With cycle steam stimulation, a certain amount of steam is injected at high rates into the wells, which are then shut in for at least 1-2 weeks to allow it to heat the area around the well bore and increase its displacement efficiency. Following this procedure, the wells are brought into production until the heat is released with the produced fluids.

Lastly, in situ combustion burns some of the oil by lowering an ignitor into the well. After this step, air is injected down the well to facilitate burning until ignition is accomplished, creating a combustion zone where temperatures reach approximately 600°C. The heater is then withdrawn while air flow is continued to maintain the advancing combustion front. Of the three processes, this is likely the most complex as it involves multiphase flow of flue gases, volatile hydrocarbons, steam, hot water, and oil.

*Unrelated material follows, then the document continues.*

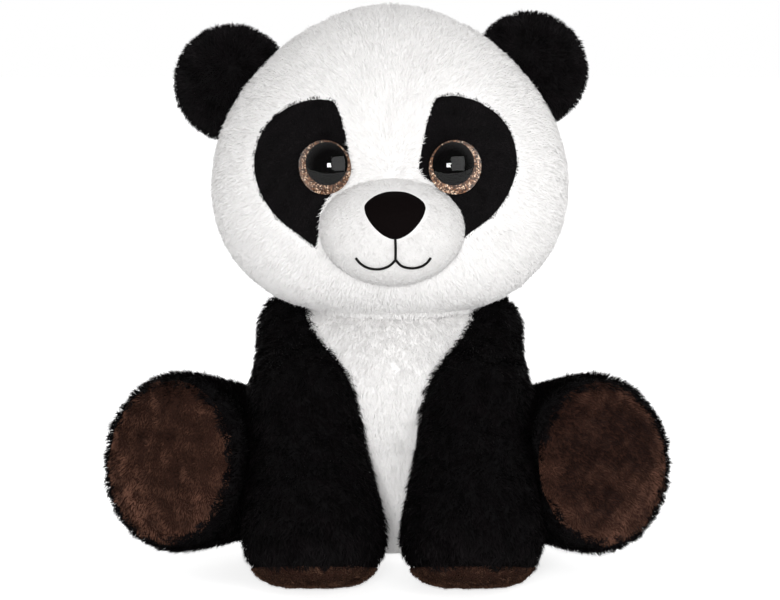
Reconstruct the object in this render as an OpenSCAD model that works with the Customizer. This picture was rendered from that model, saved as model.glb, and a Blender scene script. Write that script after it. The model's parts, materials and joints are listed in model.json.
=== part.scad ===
// Plush panda, sitting, with its arms down between its spread legs.
// Millimetres, +Z up. The toy faces -Y, and its own left side is +X.
// The origin is the middle of the flat seat on the floor.

/* [Head] */
// Half width of the head across the cheeks
head_half_width = 97; // [94:1:100]
// Half depth of the head, front to back
head_half_depth = 81; // [80:1:82]
// Height of the top of the head above the floor
head_top = 309; // [306:1:312]
// Height of the fullest part of the cheeks
cheek_height = 201; // [199:1:203]

/* [Face] */
// Diameter of each plastic eye
eye_diameter = 28.6; // [24:0.2:29]
// Distance of each eye from the middle of the face
eye_spread = 33.8; // [33:0.1:37]
// Height of the eyes above the floor
eye_height = 226; // [224:1:229]
// Width of the muzzle
muzzle_width = 77; // [72:1:78]
// Height of the middle of the muzzle above the floor
muzzle_height = 191.5; // [190:0.5:192]
// Width of the nose
nose_width = 33.5; // [28:0.5:36]

/* [Ears] */
// Radius of each round ear
ear_radius = 31; // [28:1:33]
// Thickness of a stuffed ear
ear_thickness = 20; // [16:1:22]

/* [Body] */
// Radius of the body at the hips
hip_radius = 46; // [43:1:46]
// Radius of the body at the chest
chest_radius = 33.5; // [30:0.5:34]
// Radius of the stuffed neck
neck_radius = 37; // [34:0.5:37]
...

Thermal recovery is expected to continue yielding considerable success in heavy oil and tar sands reservoirs where extraction is a challenge. However, much like CO2 injection, this technique is a process reserved for those with big pockets, as it involves expensive production facilities and leaves investors dependent on oil price volatilities.

Other less established but more economic EOR techniques are receiving increasing interest from the industry. These include microbial EOR, in which microorganisms improve the recovery factor in a given reservoir, and chemical recovery, where specific chemicals are injected to improve interfacial tension and mobility control.

In conclusion, even with recovery rates of 60 per cent, the potential for EOR is significant for large, intermediate and small scale companies alike. It falls on this technology to help the industry maximise its recovery rates, reach ambitious production targets and stabilise or even decrease oil imports, which in turn will sustain the global production of energy resources.